Die Psychologin Dr. Margaret Matheson (Sigourney Weaver) deckt seit Jahren parapsychologische Phänomene auf. Unterstützt wird sie von dem begabten Physiker Tom Buckley (Cillian Murphy). Buckley sieht seine große Chance kommen, als der Magier Simon Silver (Robert De Niro) in die Stadt kommt. Die Aufdeckung des Gauklers entwickelt sich zu einer Obsession.
Die Einführung der Personen und der Geschichte im ersten Teil des Filmes ist sehr packend und spannend. Die Bildsprache ist sehr gut. Cortés legt sehr viel Wert auf Beleuchtung und Stimmungen seiner Protagonisten. Leider wird der Film in der zweiten Hälfte schwächer. Das liegt auch an der Einführung des diabolisch und geheimnisvollen, blinden Magiers Simon Silver, der von De Niro überdimensional dargestellt wird. Leider drehen sich die Verschwörungen und Traumsequenzen ab sofort im Kreis. Die Bildsprache passt nicht mehr zu den schnell hintereinander geschnittenen Sequenzen und der komplette Inszenierungsstil bricht in sich zusammen. Das brachiale Finale ist mehr als übertrieben und lässt den Film somit als zweiten Hauptkritikpunkt zum Trash absacken.

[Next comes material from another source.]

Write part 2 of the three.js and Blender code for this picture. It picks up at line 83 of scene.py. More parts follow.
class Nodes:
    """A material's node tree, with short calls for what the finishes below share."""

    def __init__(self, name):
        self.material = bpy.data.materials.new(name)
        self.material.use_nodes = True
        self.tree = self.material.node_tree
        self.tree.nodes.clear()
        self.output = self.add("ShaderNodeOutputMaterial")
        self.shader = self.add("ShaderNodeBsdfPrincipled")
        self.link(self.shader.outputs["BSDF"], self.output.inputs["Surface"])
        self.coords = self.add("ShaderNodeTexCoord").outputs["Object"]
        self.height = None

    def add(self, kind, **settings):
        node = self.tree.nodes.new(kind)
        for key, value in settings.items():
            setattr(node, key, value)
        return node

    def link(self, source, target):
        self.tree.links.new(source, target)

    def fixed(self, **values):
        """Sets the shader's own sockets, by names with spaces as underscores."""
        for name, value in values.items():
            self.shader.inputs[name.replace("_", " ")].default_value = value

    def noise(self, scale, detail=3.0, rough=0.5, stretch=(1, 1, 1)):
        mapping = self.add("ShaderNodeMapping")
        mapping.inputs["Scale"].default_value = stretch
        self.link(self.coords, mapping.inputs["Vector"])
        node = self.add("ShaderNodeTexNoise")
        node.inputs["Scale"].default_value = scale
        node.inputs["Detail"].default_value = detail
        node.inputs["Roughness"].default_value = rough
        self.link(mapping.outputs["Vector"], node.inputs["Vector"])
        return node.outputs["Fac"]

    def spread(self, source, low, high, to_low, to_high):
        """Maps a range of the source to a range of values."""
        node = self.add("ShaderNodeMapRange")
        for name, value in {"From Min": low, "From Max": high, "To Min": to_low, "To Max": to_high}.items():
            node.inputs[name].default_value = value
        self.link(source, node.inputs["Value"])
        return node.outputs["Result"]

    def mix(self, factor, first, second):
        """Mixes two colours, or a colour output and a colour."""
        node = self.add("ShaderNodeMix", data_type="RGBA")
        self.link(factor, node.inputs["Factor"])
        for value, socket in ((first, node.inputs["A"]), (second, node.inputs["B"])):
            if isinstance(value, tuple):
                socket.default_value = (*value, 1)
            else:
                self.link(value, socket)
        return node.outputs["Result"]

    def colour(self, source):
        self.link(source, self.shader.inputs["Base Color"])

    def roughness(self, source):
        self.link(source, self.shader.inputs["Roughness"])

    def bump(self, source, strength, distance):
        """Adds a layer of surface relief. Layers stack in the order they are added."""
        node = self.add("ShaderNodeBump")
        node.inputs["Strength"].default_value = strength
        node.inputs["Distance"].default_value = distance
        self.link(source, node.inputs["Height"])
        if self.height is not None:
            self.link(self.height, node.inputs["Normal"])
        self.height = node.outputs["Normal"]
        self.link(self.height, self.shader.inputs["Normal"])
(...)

Aber der erste Teil lässt hoffen. Cortes Entscheidung die präzise Logik eines konventionellen Thrillers zu verlassen hat den Film gekillt. Trotzdem finde ich es -insbesondere weil wir immer so viel über das moderne Kino lästern- interessant, ebensolche Filme zu sehen. „Die Menschen sind auch keineswegs so kritisch wie wir es sind. Kino ist, man sieht es immer wieder, Unterhaltung und Zeitvertreib, und längst keine Kunst (mehr).“, schreibt Deckard kürzlich in einem Kommentar zu meinem Eintrag über den Hobbit.
Ich bleibe dabei: Ich bin immer wieder überrascht, wie leichtfertig mit der Poesie des Kinos umgegangen wird. Man kann sich nun dafür interessieren oder nicht. Ich interessiere mich dafür und zwangsweise, muss ich dann auch darüber nachdenken.
Zuschauern den es weniger wichtig ist, schreibe ich nichts vor und schon gar nicht will ich hier jemanden belehren. Mir geht es um die Funktionalität des Kinos, wie ein Film entsteht, warum er gut oder schlecht ist und weshalb er mich erreicht oder nicht. Was soll daran schlecht oder zynisch sein?
Denn schließlich würde ich einem Fussballfan, auch nicht den montäglichen KICKER Kauf absprechen! „Alter reicht es nicht, wenn Du Dir das Spiel Deiner Mannschaft am Samstag im Fernsehen ansiehst.“ Warum sollte ich das auch tun? Aber warum tun das Menschen, wenn Interessierte sich mit einem Film auseinandersetzen um zu verstehen, wie das Kino funktioniert?
Die Welt wird immer komischer. Und übrigens: …man kann abwarten und hoffen, wird es aber nicht erfahren, wenn man nicht am Ball bleibt! …weder beim Sport, beim Film oder bei der Magie.